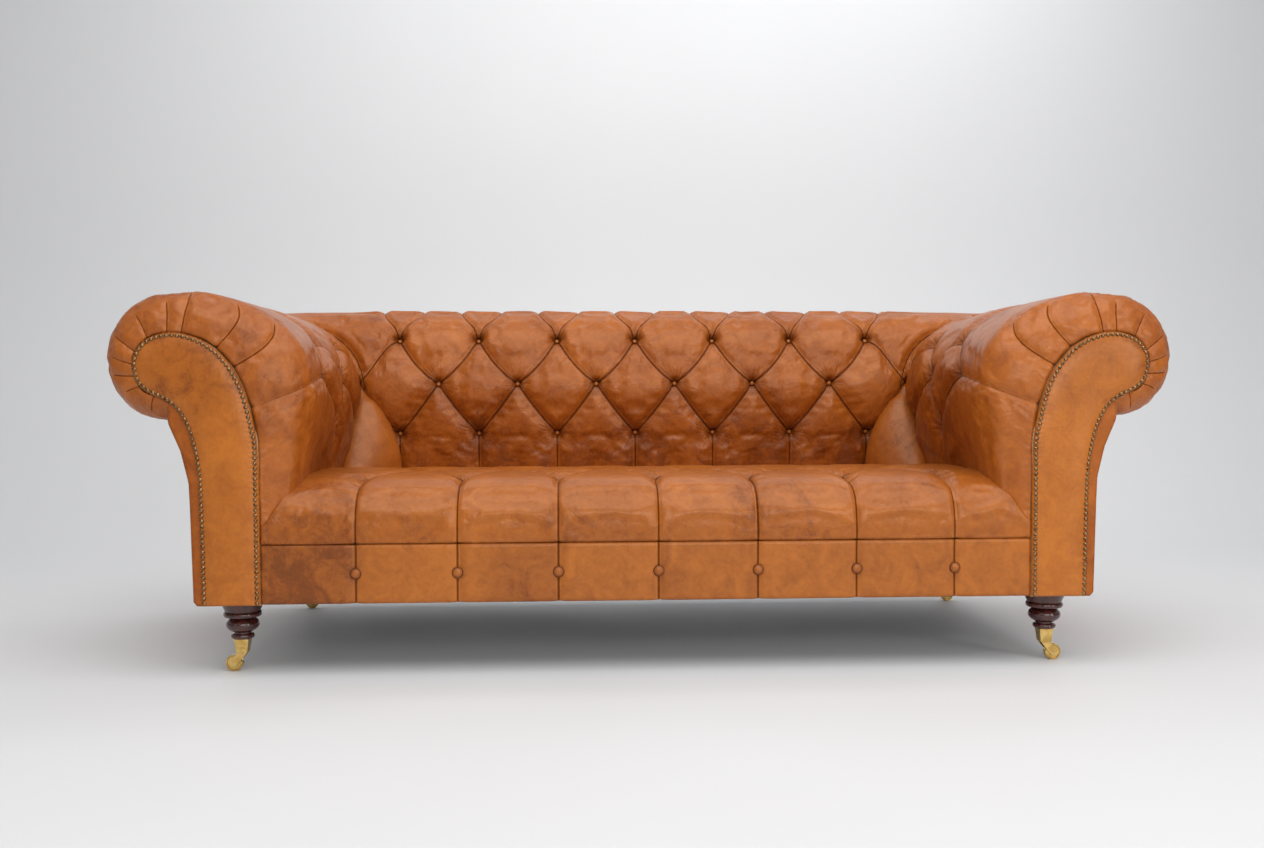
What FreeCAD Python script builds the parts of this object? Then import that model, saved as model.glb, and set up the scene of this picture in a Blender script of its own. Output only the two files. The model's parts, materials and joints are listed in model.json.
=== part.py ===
import FreeCAD, Part
import math
import os
import re
import Sketcher
from types import SimpleNamespace

# Chesterfield sofa: a timber frame with springs and webbing, deep-buttoned leather pads,
# scroll-shaped arm facings with dome nails, turned legs and four swivel castors.
# Millimetres. X runs along the seat, minus Y is the front, Z is up.
# The origin is on the floor under the middle of the sofa.

V = FreeCAD.Vector
SIDES = (("left", -1), ("right", 1))
CORNERS = (("front_left", -1, -1), ("front_right", 1, -1), ("rear_left", -1, 1), ("rear_right", 1, 1))

SIZES = {
    # Overall
    "half_width": 1093,          # middle of the sofa to the outside of the arm roll
    "half_depth": 445,           # middle of the sofa to the nail heads and to the back roll
    "body_bottom": 143.5,        # underside of the upholstered body
    "crease_height": 265.5,      # sewn crease between seat and front border
    "rest_gap": 0.3,             # clearance between pieces that rest on each other
    # Rolls
    "arm_roll_radius": 131,
    "arm_roll_height": 640,
    "back_roll_radius": 140,
    "back_roll_height": 642,
    "corner_radius": 261,        # plan radius of the roll round the rear corners
    # Places measured in from the overall sizes
    "base_inset": 179,           # outside of the roll to the lower arm's outside
    "rear_inset": 65,            # back of the roll to the back panel
    "tuft_inset": 392,           # outside of the roll to the arm's tufted face
    "panel_thick": 4,
    # Frame timber
    "rail_thick": 28,
    "rail_clear": 2.5,           # rails sit this much above the body's underside
    "block_width": 91.7,
    "block_depth": 79,
    "block_height": 44.5,
    "post_depth": 46.5,
    "top_rail_height": 578,      # underside of the arm and back top rails
    "top_rail_thick": 32,
    "arm_rail_width": 90,
    "back_rail_width": 70,
    "stay_height": 25,
    "stay_out": 9,               # stay rail's face past the facing's inner nail line
    "top_rail_lean": 36.7,       # back top rail forward of the uprights
    "post_in": 25,               # leg block's inner face to the back post
    "rail_lap": 5.5,             # arm top rail's bearing on the back post
    "side_rail_height": 100,
    "upright_width": 50,
    "cross_height": 54,
    # Springs, webbing and sheets
    "wire_diameter": 4,
    "spring_spaces": 8.4,        # seat width in spring spaces
    "spring_swing": 22,
    "spring_turns": 24,
    "spring_end": 13.5,          # rail's outer face to the spring's end run
    "clip_width": 20,
    "clip_depth": 12,
    "strap_width": 50,
    "strap_thick": 2,
    "strap_spaces": 6.1,         # tufted back's width in strap spaces
    "hessian_thick": 2,
    "hessian_margin": 8,
    "clip_room": 24,             # front rail's face to the hessian
    "dust_thick": 1.5,
    # Facings
    "facing_inner": 306,         # outside of the roll to the facing's inner nail line
    "facing_outer": 203,         # outside of the roll to the facing's outer nail line
    "nail_margin": 6,            # nail line to the facing's edge
    "board_thick": 22,
    "cover_thick": 5.7,
    "nail_radius": 4.3,
    "nail_height": 3,
    "nail_pitch": 10.2,
    # Tufts and pleats
    "row_low": 459,
    "row_mid": 590,
    "row_top": 711,
    "tuft_depth": 27,            # button's seat below the pad's crown
    "seat_tuft_depth": 22,
    "arm_row_first": 226,        # nail heads to the first arm tuft
    "button_radius": 7,
    "button_height": 5,
    "dimple_floor": 9,
    "border_button_radius": 11,
    "border_button_height": 5,
    "border_button_drop": 60.5,  # crease to the middle of a border button
    "border_thick": 20,
    "border_set_back": 11,       # nail heads to the border's face
    "pleat_spaces": 7.7,         # seat width in pleat spaces
    "pleat_shift": 14.5,         # the row of pleats stands a little to the right
    "pleat_width": 3,
    "pleat_depth": 8,
    "seat_row_first": 156,       # nail heads to the first seat row
    "seat_rear_margin": 48,      # last seat row to the back edge of the seat
    "seat_crown": 395,
    "front_rounding": 66,        # depth of the roll's rounded front
    # Legs and castors
    "leg_inset": 259,            # outside of the roll to the leg's middle
    "front_leg_inset": 71,
    "rear_leg_inset": 115,
    "leg_top_radius": 43.5,
    "leg_waist_radius": 35,
    "leg_ring_radius": 38,
    "leg_bowl_radius": 33,
    "leg_neck_radius": 17,
    "leg_foot_radius": 23.5,
    "cup_top": 66.5,             # floor to the top of the brass cup
    "cup_bottom": 38.5,
    "cup_top_width": 29,
    "cup_bottom_width": 22,
    "bolt_radius": 4,
    "bolt_length": 70,
    "bolt_gap": 0.2,
    "wheel_radius": 17,
    "wheel_width": 14,
    "trail": 17,                 # pintle to axle
    "axle_radius": 2.5,
    "pintle_radius": 3.5,
    "pintle_length": 18,
    "running_gap": 0.05,
    "fork_plate_thick": 2.2,
    "fork_plate_radius": 9,
    "cheek_thick": 2.2,
    "cheek_gap": 0.8,
    "castor_gap": 0.4,           # fork plate to cup
}

doc = FreeCAD.newDocument("sofa")
sheet = doc.addObject("Spreadsheet::Sheet", "sizes")
for row, (alias, number) in enumerate(SIZES.items(), 1):
    sheet.set(f"A{row}", alias)
    sheet.set(f"B{row}", str(number))
    sheet.setAlias(f"B{row}", alias)
doc.recompute()
s = SimpleNamespace(**{alias: float(sheet.get(alias)) for alias in SIZES})
ALIAS = re.compile(r"\b(" + "|".join(sorted(SIZES, key=len, reverse=True)) + r")\b")
pieces = []


def formula(text):
    """A length written with the sheet's words, as the document reads it."""
    return ALIAS.sub(r"sizes.\1", text)


def tie(thing, **lengths):
    """Bind properties to lengths; an underscore pair stands for a dot."""
    for name, text in lengths.items():
        thing.setExpression(name.replace("__", "."), formula(text))
    return thing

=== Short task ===
Reproduce each line of the material above precisely.

=== Result for this task ===
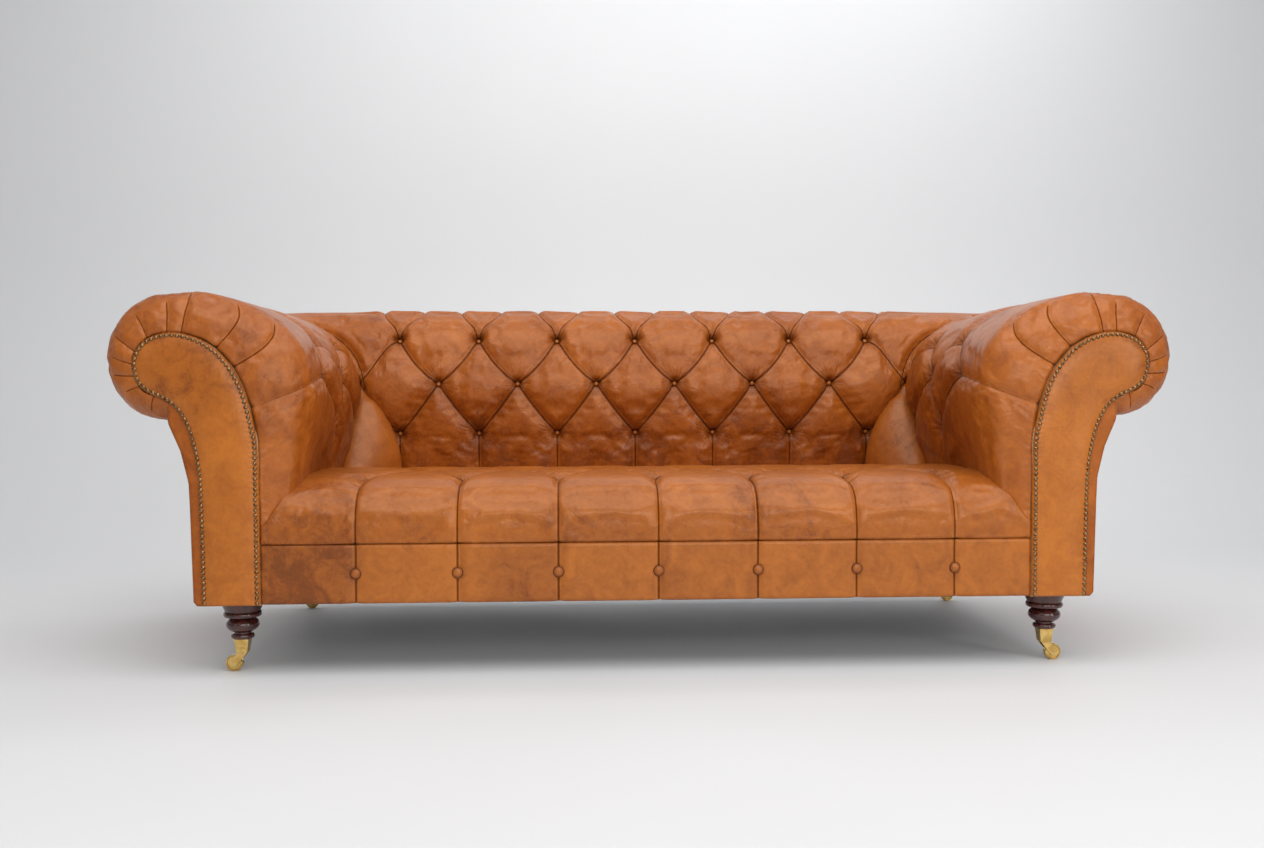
What FreeCAD Python script builds the parts of this object? Then import that model, saved as model.glb, and set up the scene of this picture in a Blender script of its own. Output only the two files. The model's parts, materials and joints are listed in model.json.
=== part.py ===
import FreeCAD, Part
import math
import os
import re
import Sketcher
from types import SimpleNamespace

# Chesterfield sofa: a timber frame with springs and webbing, deep-buttoned leather pads,
# scroll-shaped arm facings with dome nails, turned legs and four swivel castors.
# Millimetres. X runs along the seat, minus Y is the front, Z is up.
# The origin is on the floor under the middle of the sofa.

V = FreeCAD.Vector
SIDES = (("left", -1), ("right", 1))
CORNERS = (("front_left", -1, -1), ("front_right", 1, -1), ("rear_left", -1, 1), ("rear_right", 1, 1))

SIZES = {
    # Overall
    "half_width": 1093,          # middle of the sofa to the outside of the arm roll
    "half_depth": 445,           # middle of the sofa to the nail heads and to the back roll
    "body_bottom": 143.5,        # underside of the upholstered body
    "crease_height": 265.5,      # sewn crease between seat and front border
    "rest_gap": 0.3,             # clearance between pieces that rest on each other
    # Rolls
    "arm_roll_radius": 131,
    "arm_roll_height": 640,
    "back_roll_radius": 140,
    "back_roll_height": 642,
    "corner_radius": 261,        # plan radius of the roll round the rear corners
    # Places measured in from the overall sizes
    "base_inset": 179,           # outside of the roll to the lower arm's outside
    "rear_inset": 65,            # back of the roll to the back panel
    "tuft_inset": 392,           # outside of the roll to the arm's tufted face
    "panel_thick": 4,
    # Frame timber
    "rail_thick": 28,
    "rail_clear": 2.5,           # rails sit this much above the body's underside
    "block_width": 91.7,
    "block_depth": 79,
    "block_height": 44.5,
    "post_depth": 46.5,
    "top_rail_height": 578,      # underside of the arm and back top rails
    "top_rail_thick": 32,
    "arm_rail_width": 90,
    "back_rail_width": 70,
    "stay_height": 25,
    "stay_out": 9,               # stay rail's face past the facing's inner nail line
    "top_rail_lean": 36.7,       # back top rail forward of the uprights
    "post_in": 25,               # leg block's inner face to the back post
    "rail_lap": 5.5,             # arm top rail's bearing on the back post
    "side_rail_height": 100,
    "upright_width": 50,
    "cross_height": 54,
    # Springs, webbing and sheets
    "wire_diameter": 4,
    "spring_spaces": 8.4,        # seat width in spring spaces
    "spring_swing": 22,
    "spring_turns": 24,
    "spring_end": 13.5,          # rail's outer face to the spring's end run
    "clip_width": 20,
    "clip_depth": 12,
    "strap_width": 50,
    "strap_thick": 2,
    "strap_spaces": 6.1,         # tufted back's width in strap spaces
    "hessian_thick": 2,
    "hessian_margin": 8,
    "clip_room": 24,             # front rail's face to the hessian
    "dust_thick": 1.5,
    # Facings
    "facing_inner": 306,         # outside of the roll to the facing's inner nail line
    "facing_outer": 203,         # outside of the roll to the facing's outer nail line
    "nail_margin": 6,            # nail line to the facing's edge
    "board_thick": 22,
    "cover_thick": 5.7,
    "nail_radius": 4.3,
    "nail_height": 3,
    "nail_pitch": 10.2,
    # Tufts and pleats
    "row_low": 459,
    "row_mid": 590,
    "row_top": 711,
    "tuft_depth": 27,            # button's seat below the pad's crown
    "seat_tuft_depth": 22,
    "arm_row_first": 226,        # nail heads to the first arm tuft
    "button_radius": 7,
    "button_height": 5,
    "dimple_floor": 9,
    "border_button_radius": 11,
    "border_button_height": 5,
    "border_button_drop": 60.5,  # crease to the middle of a border button
    "border_thick": 20,
    "border_set_back": 11,       # nail heads to the border's face
    "pleat_spaces": 7.7,         # seat width in pleat spaces
    "pleat_shift": 14.5,         # the row of pleats stands a little to the right
    "pleat_width": 3,
    "pleat_depth": 8,
    "seat_row_first": 156,       # nail heads to the first seat row
    "seat_rear_margin": 48,      # last seat row to the back edge of the seat
    "seat_crown": 395,
    "front_rounding": 66,        # depth of the roll's rounded front
    # Legs and castors
    "leg_inset": 259,            # outside of the roll to the leg's middle
    "front_leg_inset": 71,
    "rear_leg_inset": 115,
    "leg_top_radius": 43.5,
    "leg_waist_radius": 35,
    "leg_ring_radius": 38,
    "leg_bowl_radius": 33,
    "leg_neck_radius": 17,
    "leg_foot_radius": 23.5,
    "cup_top": 66.5,             # floor to the top of the brass cup
    "cup_bottom": 38.5,
    "cup_top_width": 29,
    "cup_bottom_width": 22,
    "bolt_radius": 4,
    "bolt_length": 70,
    "bolt_gap": 0.2,
    "wheel_radius": 17,
    "wheel_width": 14,
    "trail": 17,                 # pintle to axle
    "axle_radius": 2.5,
    "pintle_radius": 3.5,
    "pintle_length": 18,
    "running_gap": 0.05,
    "fork_plate_thick": 2.2,
    "fork_plate_radius": 9,
    "cheek_thick": 2.2,
    "cheek_gap": 0.8,
    "castor_gap": 0.4,           # fork plate to cup
}

doc = FreeCAD.newDocument("sofa")
sheet = doc.addObject("Spreadsheet::Sheet", "sizes")
for row, (alias, number) in enumerate(SIZES.items(), 1):
    sheet.set(f"A{row}", alias)
    sheet.set(f"B{row}", str(number))
    sheet.setAlias(f"B{row}", alias)
doc.recompute()
s = SimpleNamespace(**{alias: float(sheet.get(alias)) for alias in SIZES})
ALIAS = re.compile(r"\b(" + "|".join(sorted(SIZES, key=len, reverse=True)) + r")\b")
pieces = []


def formula(text):
    """A length written with the sheet's words, as the document reads it."""
    return ALIAS.sub(r"sizes.\1", text)


def tie(thing, **lengths):
    """Bind properties to lengths; an underscore pair stands for a dot."""
    for name, text in lengths.items():
        thing.setExpression(name.replace("__", "."), formula(text))
    return thing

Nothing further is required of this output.